Using the example set forth above, the effect of making the election under 11 U.S.C. Section 1111(b)(2) would allow the creditor to receive total payments of $500,000 over the life of a proposed repayment plan. However, once the election is made under 11 U.S.C. Section 1111(b)(2), the debtor, subject to court approval, controls the repayment schedule. What this means is that although the debtor may have initially proposed a plan which would pay off the entire "crammed down" value in 10 years, once the election is made under 11 U.S.C. Section 1111(b)(2), the debtor may theoretically propose a much longer repayment plan instead. Accordingly, creditors must be aware of time value of money considerations in making the election under 11 U.S.C. Section 1111(b)(2) weighed against the present day inflation or deflation of the subject real property value and the potential, or lack thereof, secondary market for the loan.
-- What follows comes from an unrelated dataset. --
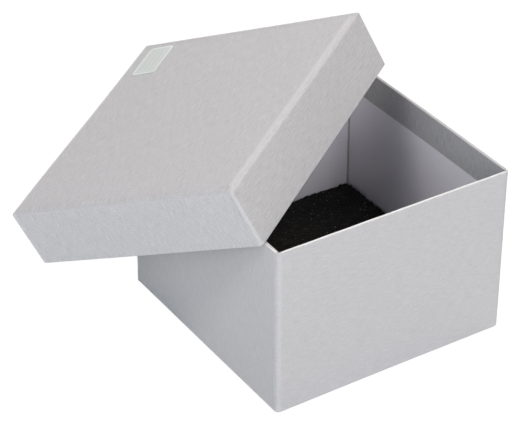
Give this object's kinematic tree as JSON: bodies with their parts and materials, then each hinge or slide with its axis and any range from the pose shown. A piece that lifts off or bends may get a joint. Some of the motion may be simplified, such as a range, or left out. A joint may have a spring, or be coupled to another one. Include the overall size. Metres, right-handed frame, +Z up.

Additionally, by making the election under 11 U.S.C. Section 1111(b)(2), a creditor foregoes the right to an unsecured claim. In certain circumstances, a creditor that has a large enough unsecured claim to control the vote of the unsecured class, may have the ability to control whether a debtor can confirm a plan. This ability to control the reorganization process is, in many instances, more valuable than the election provided under 11 U.S.C. Sectino 1111(b)(2), and can provide such a creditor the ability to obtain even better terms than if it had elected to have its claim treated under 11 U.S.C. Section 1111(b)(2).

A secured creditor must be vigilant in protecting its rights whenever the borrower files Chapter 11 bankruptcy. If the secured creditor fails to take the time necessary to review the plan and disclosure statement, and to timely make an election under 11 U.S.C. Section 1111(b)(2), the secured creditor may be foregoing a powerful, and financially beneficial, right.

This article should not be considered or construed as legal advice on any fact or circumstance. You should consult your own attorney regarding your own personal situation or any legal question you may have.